# EXERCISE OBJECTIVE
Please repeat the records exactly from their first line, finishing at the line containing "socket.default_value = value" and including it.

# Dataset excerpt

--- START ---

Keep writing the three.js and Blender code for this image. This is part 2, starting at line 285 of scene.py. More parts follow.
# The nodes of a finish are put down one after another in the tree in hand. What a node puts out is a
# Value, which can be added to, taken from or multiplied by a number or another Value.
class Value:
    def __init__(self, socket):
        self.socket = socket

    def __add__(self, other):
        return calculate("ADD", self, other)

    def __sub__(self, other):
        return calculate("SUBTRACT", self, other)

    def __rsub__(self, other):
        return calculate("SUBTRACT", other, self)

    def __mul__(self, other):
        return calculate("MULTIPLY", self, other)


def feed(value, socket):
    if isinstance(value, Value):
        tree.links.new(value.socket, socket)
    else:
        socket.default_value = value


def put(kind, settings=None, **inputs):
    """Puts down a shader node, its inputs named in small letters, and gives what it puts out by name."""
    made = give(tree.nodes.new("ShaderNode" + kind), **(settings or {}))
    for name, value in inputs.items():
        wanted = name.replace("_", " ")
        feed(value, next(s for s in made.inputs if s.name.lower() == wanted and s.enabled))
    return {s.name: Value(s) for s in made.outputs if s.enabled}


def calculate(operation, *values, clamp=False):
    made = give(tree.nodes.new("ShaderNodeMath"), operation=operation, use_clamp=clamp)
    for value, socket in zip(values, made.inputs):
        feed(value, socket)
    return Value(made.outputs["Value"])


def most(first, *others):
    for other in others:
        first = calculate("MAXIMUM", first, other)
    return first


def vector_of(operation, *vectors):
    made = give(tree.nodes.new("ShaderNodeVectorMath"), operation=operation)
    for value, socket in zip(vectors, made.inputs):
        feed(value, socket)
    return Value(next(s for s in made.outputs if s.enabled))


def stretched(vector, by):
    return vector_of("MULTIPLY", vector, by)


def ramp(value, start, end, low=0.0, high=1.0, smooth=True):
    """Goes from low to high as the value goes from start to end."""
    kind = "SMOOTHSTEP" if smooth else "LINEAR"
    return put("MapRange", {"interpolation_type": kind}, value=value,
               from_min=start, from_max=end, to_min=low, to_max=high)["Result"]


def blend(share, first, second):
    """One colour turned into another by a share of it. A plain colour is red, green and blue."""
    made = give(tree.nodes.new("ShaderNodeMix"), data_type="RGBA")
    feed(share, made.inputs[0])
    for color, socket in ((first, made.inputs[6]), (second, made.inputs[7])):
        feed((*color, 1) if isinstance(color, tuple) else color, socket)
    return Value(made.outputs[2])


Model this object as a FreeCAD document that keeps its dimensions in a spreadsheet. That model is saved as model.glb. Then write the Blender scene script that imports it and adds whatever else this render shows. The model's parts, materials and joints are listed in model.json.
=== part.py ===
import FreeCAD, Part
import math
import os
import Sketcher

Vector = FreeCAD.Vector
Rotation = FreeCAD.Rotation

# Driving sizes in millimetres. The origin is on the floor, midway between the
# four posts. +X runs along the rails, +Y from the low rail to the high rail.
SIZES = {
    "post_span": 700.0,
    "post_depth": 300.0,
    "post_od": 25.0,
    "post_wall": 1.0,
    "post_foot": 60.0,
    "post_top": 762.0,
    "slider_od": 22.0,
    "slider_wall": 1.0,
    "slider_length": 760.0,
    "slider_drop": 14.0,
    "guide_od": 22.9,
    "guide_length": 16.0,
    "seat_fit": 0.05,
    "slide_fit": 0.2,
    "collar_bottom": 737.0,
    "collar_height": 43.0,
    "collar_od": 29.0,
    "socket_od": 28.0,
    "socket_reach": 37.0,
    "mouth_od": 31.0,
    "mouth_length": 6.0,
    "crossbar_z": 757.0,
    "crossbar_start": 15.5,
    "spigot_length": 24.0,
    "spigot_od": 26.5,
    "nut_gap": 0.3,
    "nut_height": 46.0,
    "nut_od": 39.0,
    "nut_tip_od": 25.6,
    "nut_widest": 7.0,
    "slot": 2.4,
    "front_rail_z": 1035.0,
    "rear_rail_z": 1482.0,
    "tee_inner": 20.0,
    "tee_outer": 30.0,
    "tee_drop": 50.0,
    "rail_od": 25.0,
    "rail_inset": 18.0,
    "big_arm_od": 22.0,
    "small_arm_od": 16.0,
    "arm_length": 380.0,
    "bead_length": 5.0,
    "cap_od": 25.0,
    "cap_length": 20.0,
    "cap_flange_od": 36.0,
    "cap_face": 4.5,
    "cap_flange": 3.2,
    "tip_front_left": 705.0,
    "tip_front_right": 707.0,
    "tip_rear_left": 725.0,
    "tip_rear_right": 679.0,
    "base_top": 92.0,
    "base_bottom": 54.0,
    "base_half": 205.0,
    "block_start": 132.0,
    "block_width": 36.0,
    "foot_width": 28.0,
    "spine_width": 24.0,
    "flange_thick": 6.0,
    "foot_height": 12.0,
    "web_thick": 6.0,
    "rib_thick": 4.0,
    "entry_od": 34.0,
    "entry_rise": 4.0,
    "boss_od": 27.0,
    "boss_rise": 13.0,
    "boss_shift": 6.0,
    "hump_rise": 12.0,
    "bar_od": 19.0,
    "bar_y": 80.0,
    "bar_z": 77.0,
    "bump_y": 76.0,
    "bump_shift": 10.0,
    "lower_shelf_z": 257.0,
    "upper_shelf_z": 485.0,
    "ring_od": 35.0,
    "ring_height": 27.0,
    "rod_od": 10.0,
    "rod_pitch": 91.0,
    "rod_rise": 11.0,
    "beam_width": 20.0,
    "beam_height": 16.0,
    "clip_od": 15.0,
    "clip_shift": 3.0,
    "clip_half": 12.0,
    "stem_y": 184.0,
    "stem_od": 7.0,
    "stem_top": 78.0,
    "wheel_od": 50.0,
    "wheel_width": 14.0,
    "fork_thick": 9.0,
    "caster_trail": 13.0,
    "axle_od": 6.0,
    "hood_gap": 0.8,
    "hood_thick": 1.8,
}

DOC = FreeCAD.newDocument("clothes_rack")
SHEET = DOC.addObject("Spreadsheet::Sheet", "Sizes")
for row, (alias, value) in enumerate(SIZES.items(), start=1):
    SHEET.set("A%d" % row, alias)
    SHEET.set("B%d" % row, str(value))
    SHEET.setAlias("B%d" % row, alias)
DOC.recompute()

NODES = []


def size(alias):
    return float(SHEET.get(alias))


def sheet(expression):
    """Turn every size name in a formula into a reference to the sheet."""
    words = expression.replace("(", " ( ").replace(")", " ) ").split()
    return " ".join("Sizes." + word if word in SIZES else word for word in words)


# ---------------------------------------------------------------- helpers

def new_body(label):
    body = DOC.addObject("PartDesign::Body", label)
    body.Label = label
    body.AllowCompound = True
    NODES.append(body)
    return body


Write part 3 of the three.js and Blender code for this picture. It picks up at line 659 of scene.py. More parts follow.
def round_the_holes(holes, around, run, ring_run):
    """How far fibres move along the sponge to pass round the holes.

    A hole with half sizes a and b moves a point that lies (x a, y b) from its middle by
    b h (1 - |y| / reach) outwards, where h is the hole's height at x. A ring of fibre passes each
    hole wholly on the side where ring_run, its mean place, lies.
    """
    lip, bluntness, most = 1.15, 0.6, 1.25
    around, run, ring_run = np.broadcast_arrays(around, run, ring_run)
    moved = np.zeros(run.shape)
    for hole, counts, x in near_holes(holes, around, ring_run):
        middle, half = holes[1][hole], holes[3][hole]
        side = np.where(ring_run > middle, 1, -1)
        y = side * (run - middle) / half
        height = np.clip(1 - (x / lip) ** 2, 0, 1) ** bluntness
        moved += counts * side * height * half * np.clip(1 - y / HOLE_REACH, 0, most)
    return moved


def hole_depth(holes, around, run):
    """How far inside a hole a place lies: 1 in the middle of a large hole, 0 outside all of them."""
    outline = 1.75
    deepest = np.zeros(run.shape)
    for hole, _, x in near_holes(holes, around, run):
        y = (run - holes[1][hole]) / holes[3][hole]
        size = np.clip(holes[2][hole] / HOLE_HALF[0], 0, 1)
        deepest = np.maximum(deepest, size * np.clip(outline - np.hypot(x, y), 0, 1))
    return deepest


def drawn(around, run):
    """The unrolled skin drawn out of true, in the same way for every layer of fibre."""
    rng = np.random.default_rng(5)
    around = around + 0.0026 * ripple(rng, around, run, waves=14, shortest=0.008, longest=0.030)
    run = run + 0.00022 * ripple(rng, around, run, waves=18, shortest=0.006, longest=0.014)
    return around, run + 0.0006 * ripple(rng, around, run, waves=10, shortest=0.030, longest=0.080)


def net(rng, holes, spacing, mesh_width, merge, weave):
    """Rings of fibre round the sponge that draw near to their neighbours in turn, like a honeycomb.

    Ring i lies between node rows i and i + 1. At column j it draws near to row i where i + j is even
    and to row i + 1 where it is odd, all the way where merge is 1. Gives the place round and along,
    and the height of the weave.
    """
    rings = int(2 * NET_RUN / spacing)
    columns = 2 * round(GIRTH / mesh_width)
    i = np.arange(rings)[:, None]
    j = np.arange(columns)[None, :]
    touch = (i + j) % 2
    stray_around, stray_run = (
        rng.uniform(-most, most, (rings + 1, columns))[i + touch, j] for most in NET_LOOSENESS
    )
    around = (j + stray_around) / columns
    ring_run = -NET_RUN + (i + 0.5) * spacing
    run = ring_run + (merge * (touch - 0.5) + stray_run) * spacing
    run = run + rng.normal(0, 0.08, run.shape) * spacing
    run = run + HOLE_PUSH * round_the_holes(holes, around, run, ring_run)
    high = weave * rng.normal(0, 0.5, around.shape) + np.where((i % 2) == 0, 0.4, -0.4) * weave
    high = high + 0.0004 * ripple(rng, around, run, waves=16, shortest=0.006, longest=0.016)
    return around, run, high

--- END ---

# REPLY
Keep writing the three.js and Blender code for this image. This is part 2, starting at line 285 of scene.py. More parts follow.
# The nodes of a finish are put down one after another in the tree in hand. What a node puts out is a
# Value, which can be added to, taken from or multiplied by a number or another Value.
class Value:
    def __init__(self, socket):
        self.socket = socket

    def __add__(self, other):
        return calculate("ADD", self, other)

    def __sub__(self, other):
        return calculate("SUBTRACT", self, other)

    def __rsub__(self, other):
        return calculate("SUBTRACT", other, self)

    def __mul__(self, other):
        return calculate("MULTIPLY", self, other)


def feed(value, socket):
    if isinstance(value, Value):
        tree.links.new(value.socket, socket)
    else:
        socket.default_value = value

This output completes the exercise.